Trondheim itself is the third largest city of Norway with about 190000 inhabitants. With about 20% of them being students, I found myself in a perfect student city. Basically, everywhere you go and everything you do involves students. The universities sports club (NTNU) is Norway’s biggest sports club. You can join basically every sport you want, and there are lots of different music groups and student associations as well. Every year, there is either the worlds biggest student festival (ISFiT) or a big cultural event (UKA). Both of them involve a lot of student volunteering.
The big plus of Norway is the nature, which can be explored by hiking and sleeping in cabins. Most of the Norwegian families have a private cabin in the mountains, and NTNU has more than 20. They are mostly placed in the areas surrounding Trondheim and are reached by bus, train or ferry, with hikes of different length afterwards. The more touristy areas of Norway however are far away, and have to be reached by car (multiple day rides) or plain.

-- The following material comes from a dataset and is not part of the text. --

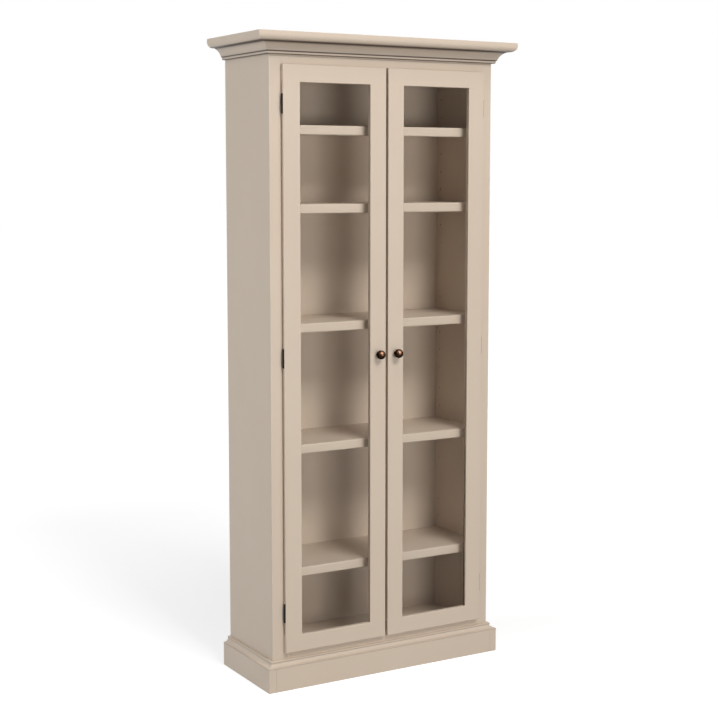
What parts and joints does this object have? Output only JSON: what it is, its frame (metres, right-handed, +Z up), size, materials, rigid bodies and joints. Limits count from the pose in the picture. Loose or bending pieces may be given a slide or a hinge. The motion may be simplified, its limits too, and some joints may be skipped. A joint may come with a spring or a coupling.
{
  "type": "bookcase with glass doors",
  "caption": "Tall painted bookcase with a moulded cornice and plinth, loose shelves and framed glass doors that swing open.",
  "frame": {"origin": "on the floor, in the middle of the cornice's outline", "axes": "+Z up; -Y towards the front, where the doors are; +X to the right, seen from the front"},
  "size_m": [0.983, 0.387, 2.134],
  "materials": {
    "painted_wood": "satin paint, warm putty",
    "clear_glass": "clear, polished",
    "dark_bronze": "dark bronze, satin",
    "zinc_steel": "zinc plated",
    "catch_housing": "matte",
    "magnet": "dark, ground"
  },
  "bodies": {
    "case": {"left_side_panel": "painted_wood", "right_side_panel": "painted_wood", "deck_panel": "painted_wood", "top_panel": "painted_wood", "back_panel": "painted_wood", "back_rail_top": "painted_wood", "back_rail_bottom": "painted_wood", "base_rail_back": "painted_wood", "left_frame_stile": "painted_wood", "right_frame_stile": "painted_wood", "frame_rail_top": "painted_wood", "frame_rail_bottom": "painted_wood", "top_board": "painted_wood", "left_cornice_side_board": "painted_wood", "right_cornice_side_board": "painted_wood", "front_cornice_moulding": "painted_wood", "left_cornice_moulding": "painted_wood", "right_cornice_moulding": "painted_wood", "front_plinth_board": "painted_wood", "left_plinth_board": "painted_wood", "right_plinth_board": "painted_wood", "front_base_moulding": "painted_wood", "left_base_moulding": "painted_wood", "right_base_moulding": "painted_wood", "bottom_shelf": "painted_wood", "lower_shelf": "painted_wood", "middle_shelf": "painted_wood", "upper_shelf": "painted_wood", "top_shelf": "painted_wood", "shelf_lippings": "painted_wood", "shelf_pins": "zinc_steel", "left_hinge_frame_leaves": "dark_bronze", "right_hinge_frame_leaves": "dark_bronze", "left_hinge_pins": "dark_bronze", "right_hinge_pins": "dark_bronze", "carcass_screws": "zinc_steel", "magnetic_catch": "catch_housing", "catch_magnets": "magnet"},
    "left_door": {"left_door_hinge_stile": "painted_wood", "left_door_meeting_stile": "painted_wood", "left_door_top_rail": "painted_wood", "left_door_bottom_rail": "painted_wood", "left_door_glass": "clear_glass", "left_door_glass_beads": "painted_wood", "left_door_screws": "zinc_steel", "left_knob": "dark_bronze", "left_knob_screw": "zinc_steel", "left_strike_plate": "zinc_steel", "left_hinge_door_leaves": "dark_bronze"},
    "right_door": {"right_door_hinge_stile": "painted_wood", "right_door_meeting_stile": "painted_wood", "right_door_top_rail": "painted_wood", "right_door_bottom_rail": "painted_wood", "right_door_glass": "clear_glass", "right_door_glass_beads": "painted_wood", "right_door_screws": "zinc_steel", "right_knob": "dark_bronze", "right_knob_screw": "zinc_steel", "right_strike_plate": "zinc_steel", "right_hinge_door_leaves": "dark_bronze"}
  },
  "joints": [
    {"name": "left_door_hinge", "type": "hinge", "parent": "case", "child": "left_door", "pos_m": [-0.3858, -0.139, 1.0795], "axis": [0, 0, -1], "range_deg": [0, 170]},
    {"name": "right_door_hinge", "type": "hinge", "parent": "case", "child": "right_door", "pos_m": [0.3858, -0.139, 1.0795], "axis": [0, 0, 1], "range_deg": [0, 170]}
  ]
}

Some of the downsides are the ridiculously high prices for alcohol and sweets, as well as the lack of a proper food and party culture.
Both fall and spring term have their upsides. During fall, a lot of international students are in Trondheim. The term lasts not that long, so most of them are here for 4-5 month only. The fall is very rainy, but it’s also the best season for Northern lights. The spring term includes the proper winter, which can last to April, and then the awakening of the nature as well as the long days in summer. There are also more festivities going on, including the National holiday at May 17th. Personally, I liked the spring term more.
Norwegians (at least in the cities) are very open to foreigners, and therefore it’s also easy to get a job here (if it’s not mandatory to talk Norwegian). I am currently working as a research assistant at the Hydropower Laboratory at NTNU in Trondheim. Many of my co-workers are foreign. That helps creating a very international atmosphere.
In the end, I am very grateful for the chance I got to do this exchange, for all the people from all over the world I got to know and for the unforgetful experiences I had and still have here in Trondheim.